(Rom) Am kommenden Freitag wird Papst Franziskus im Zusammenhang mit dem G20-Gipfel in Rom nicht nur US-Präsident Joe Biden empfangen, sondern auch Südkoreas Regierungschef – mit einem präzisen Ziel.
Der Audienz für Joe Biden, einen Tag vor Beginn des G20-Gipfels, gilt die größere Aufmerksamkeit. Auch die zweite Begegnung mit einem Gipfelteilnehmer an jenem Tag ist für Franziskus jedoch von Bedeutung. Er wird neben dem Präsidenten der USA auch Südkoreas Staatspräsidenten Moon Jae-in empfangen.

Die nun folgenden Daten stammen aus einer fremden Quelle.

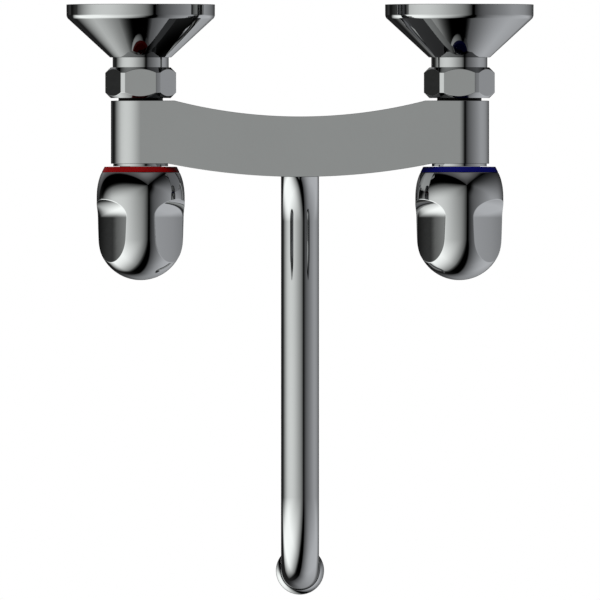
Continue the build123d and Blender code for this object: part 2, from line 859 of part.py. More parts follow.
def make_aerator_insert():
    cells = [
        (insert_cell_pitch * (column + row / 2), insert_cell_pitch * row * sin(radians(60)))
        for row in range(-insert_rings, insert_rings + 1)
        for column in range(-insert_rings, insert_rings + 1)
        if abs(column + row) <= insert_rings
    ]
    cell_radius = insert_cell_across_flats / 2
    insert_bottom = aerator_end + aerator_lip_length
    with BuildPart() as aerator_insert:
        with BuildSketch(upright_face(outlet_depth, insert_bottom)):
            Circle(aerator_bore_radius - running_fit)
            with BuildSketch(mode=Mode.SUBTRACT):
                with Locations(*cells):
                    RegularPolygon(cell_radius, 6, major_radius=False, rotation=insert_cell_turn)
        extrude(amount=strainer_bottom - insert_bottom)
    return aerator_insert.part


valve_pieces = {
    "escutcheon": make_escutcheon,
    "wall_union": make_wall_union,
    "union_gasket": make_union_gasket,
    "union_nut": make_union_nut,
    "inlet_nipple": make_inlet_nipple,
    "seat_seal": make_seat_seal,
    "fixed_disc": make_fixed_disc,
    "rotating_disc": make_rotating_disc,
    "glide_washer": make_glide_washer,
    "valve_spindle": make_valve_spindle,
    "spindle_o_rings": make_spindle_o_rings,
    "spindle_clip": make_spindle_clip,
    "valve_bonnet": make_valve_bonnet,
    "bonnet_o_ring": make_bonnet_o_ring,
    "index_ring": make_index_ring,
    "handle": make_handle,
    "handle_screw": make_handle_screw,
}

os.makedirs("parts", exist_ok=True)
for side, x in (("hot", -inlet_spacing / 2), ("cold", inlet_spacing / 2)):
    for piece_name, make in valve_pieces.items():
        write(make(x), f"{side}_{piece_name}")

write(make_body(), "body")
write(make_spout_nut(), "spout_nut")
write(make_bearing_washer(boss_end, upper_washer_end), "upper_washer")
write(make_bearing_washer(lower_washer_top, spout_nut_floor), "lower_washer")
write(make_spout_retaining_ring(), "spout_retaining_ring")
write(make_spout_tailpiece(), "spout_tailpiece")
write(make_spout_o_rings(), "spout_o_rings")
write(make_spout_tube(), "spout_tube")
write(make_spout_tip(), "spout_tip")
write(make_aerator_gasket(), "aerator_gasket")
write(make_aerator_strainer(), "aerator_strainer")
write(make_aerator_insert(), "aerator_insert")
write(make_aerator_housing(), "aerator_housing")
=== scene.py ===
import json
import math

import bpy
import numpy as np
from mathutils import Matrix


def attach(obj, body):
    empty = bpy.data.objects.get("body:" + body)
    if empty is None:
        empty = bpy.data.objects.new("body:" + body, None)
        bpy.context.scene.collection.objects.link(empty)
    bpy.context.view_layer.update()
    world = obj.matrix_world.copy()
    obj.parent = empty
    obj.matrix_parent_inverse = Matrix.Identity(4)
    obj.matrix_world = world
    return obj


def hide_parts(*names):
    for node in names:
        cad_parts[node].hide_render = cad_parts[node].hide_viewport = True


# A wall-mounted kitchen faucet seen from straight above, on white. The shapes are written in millimetres
# and their meshes made in metres. Materials, floor and camera are in metres. "Depth" is the distance from
# the wall, minus Y.

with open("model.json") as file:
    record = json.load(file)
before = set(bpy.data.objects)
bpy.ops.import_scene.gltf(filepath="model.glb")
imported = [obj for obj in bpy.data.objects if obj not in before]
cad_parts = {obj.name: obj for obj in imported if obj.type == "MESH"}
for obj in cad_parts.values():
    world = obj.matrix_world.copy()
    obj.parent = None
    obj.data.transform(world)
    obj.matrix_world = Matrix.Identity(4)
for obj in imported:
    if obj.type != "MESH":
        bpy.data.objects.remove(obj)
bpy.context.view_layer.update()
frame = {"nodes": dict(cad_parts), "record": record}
nodes = frame["nodes"]

MM = 0.001
INLET = 75.0
SPOUT_DEPTH = 67.0
OUTLET_DEPTH = 267.5
HANDLE_BACK = 79.0
HANDLE_BACK_RADIUS = 18.35
HANDLE_RADIUS = 20.75


# Meshes from grids of points, with exact normals

def unit(v):
    return v / np.maximum(np.linalg.norm(v, axis=-1, keepdims=True), 1e-12)


def full_turn(segments):
    return np.arange(segments) * 2 * math.pi / segments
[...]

Laut koreanischen Medien wird der Friedensprozeß auf der koreanischen Halbinsel im Mittelpunkt der Begegnung stehen. Das Oberhaupt der Republik Korea, wie Südkorea amtlich heißt, wird nach dem G20-Gipfel zur UN-Klimakonferenz nach Glasgow weiterreisen und abschließend Ungarn besuchen.
Franziskus empfing Moon Jae-in bereits einmal, im Oktober 2018. Das Korean Broadcasting System (KBS) berichtet von einem „ständigen Interesse von Papst Franziskus am Friedensprozeß auf der koreanischen Halbinsel“. Diese ist seit 1945 geteilt in einen kommunistischen Norden und einen US-geführten Süden. 1948 wurde im Süden die Republik Korea und im Norden die Demokratische Volksrepublik Korea ausgerufen. Von 1950 bis 1953 tobte der Koreakrieg, der durch die Invasion der nordkoreanischen Volksarmee im Süden ausgelöst wurde.
Staatspräsident Moon Jae-in, ein Katholik, ist seit Mai 2017 im Amt und entstammt der linksliberalen Demokratischen Partei.
Das eigentliche Interesse von Papst Franziskus wird offiziell nicht erwähnt: ein Besuch im kommunistischen Nordkorea. Dort ist die katholische Kirche offiziell anerkannt, was jedoch einer Farce entspricht. In den nordkoreanischen Konzentrationslagern gelten Christen unter den Gefangenen als die größte Einzelgruppe. Jeder dritte Gefangene, rund 70.000, ist Christ. Dabei gibt es laut offiziellen Angaben nur wenige tausend Christen im Land. Ein Vergleich zu Südkorea macht die Dimension der Christenverfolgung im nördlichen Landesteil deutlich: Südkorea ist unter den drei ostasiatischen Völkern, den Chinesen, Koreanern und Japanern, das Land, in dem das Christentum am stärksten Wurzeln schlagen konnte. Fast 30 Prozent der Südkoreaner sind getauft.
1945 gehörte im Norden nur ein Prozent der Bevölkerung der katholischen Kirche an, doch in der Hauptstadt Pjöngjang war die Christianisierung bereits weit fortgeschritten. Im 19. Jahrhundert hatte die Kirche Tausende von Märtyrern zu beklagen.
Offiziell gibt es in ganz Nordkorea heute nur vier staatlich anerkannte Kirchengebäude, eine katholische Kirche, zwei protestantische und eine orthodoxe.
Es wird angenommen, daß ein Besuch des Kirchenoberhaupts in Nordkorea ein zentraler Punkt der Begegnung mit Staatspräsident Moon Jae-in sein wird. Da es keine diplomatischen Beziehungen zwischen dem Heiligen Stuhl und dem kommunistischen Norden gibt, bemüht sich die südkoreanische Staatsführung auf diplomatischem Wege das Anliegen des Papstes in Pjöngjang vorzubringen. Südkorea war von Franziskus bereits im August 2014 besucht worden.